February 27, 2019 04:35 pm | Updated 04:35 pm IST

Fusion on the table: Edamame hummus with Kori roti

Fusion on the table: Edamame hummus with Kori roti

Farzi Café, as regulars know, is not about over-the-top interiors; it is instead about the food that always surprises. The all-wood look and feel is a sort of neutral backdrop against which the food appears: for starters, a shot of mishti doi topped with strawberry jelly. It’s just enough to get the mouth watering. It looks solid — well, wobbly, but take into your mouth, and it sort of explodes.

I’m in Cyber Hub, Gurugram, but Farzi also has outlets in Connaught Place and Aerocity in Delhi, besides in Mumbai, Bengaluru, Hyderabad, Pune, Chandigarh, Jaipur, and Lucknow. They opened in London in 2018. My eyes go straight to the Tandoori New Zealand Lamb Chops (the meat is imported) and the Amritsari Fish ‘N’ Chips. As usual, Zorawar Kalra has us intrigued, mixing a little bit of this with a little bit of that, really understanding fusion without it being contrived or silly.

Next up, Rock Shrimp that sounded like we’d have to hammer through a hard exterior. But when the dish came to the table it was a dainty little thing, as close in flavour to a fresh-off-the-boat catch.

The avocado chaat was refreshing, a sort of bridge between the still-cool Delhi afternoon and the hot summer months that lie ahead. You could almost see the chef scooping it out, chopping up some green chillies, throwing on the sev and mint chutney — a take on aloo chaat, just fresher, with buttery chunks to sink the teeth into. The dish, ‘imported’ from the menu at Farzi Café, London, sources its fruit from either Thailand, or Australia, sometimes even South America.

Edamame hummus, in its green avatar, gives good old chickpea hummus a run for its money.It’s surprising how the garlic and olive oil work just as well. It’s a smart choice, given it’s Delhi’s current Japanese fix. Farzi serves it with wafer-thin Kori roti, a snack made using boiled rice paste.

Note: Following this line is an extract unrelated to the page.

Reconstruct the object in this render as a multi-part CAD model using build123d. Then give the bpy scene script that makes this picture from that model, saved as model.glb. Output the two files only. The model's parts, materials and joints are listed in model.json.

The Corporate Executive Chef, Saurabh Udinia says they were experimenting with dishes in Farzi in Bengaluru. “I went on a food hunt in rural Karnataka. I discovered Kori roti there and was convinced it would work,” says Udinia.

After all this, the chicken wings seemed a but tame. It wasn’t, flavoured as it was by Thalassery pepper (from Kerala) used in the marination. The curry leaves toned down the hot hit. To round it all off, there was Paniyaram, except here they were steamed into rice-batter ‘bowls’ with quail’s eggs within.

The concept of Farzi Café is to play around with different ingredients from across the world but keep the basic flavours of Indian cuisine intact. The imported ingredients only enhance its deep Indian roots.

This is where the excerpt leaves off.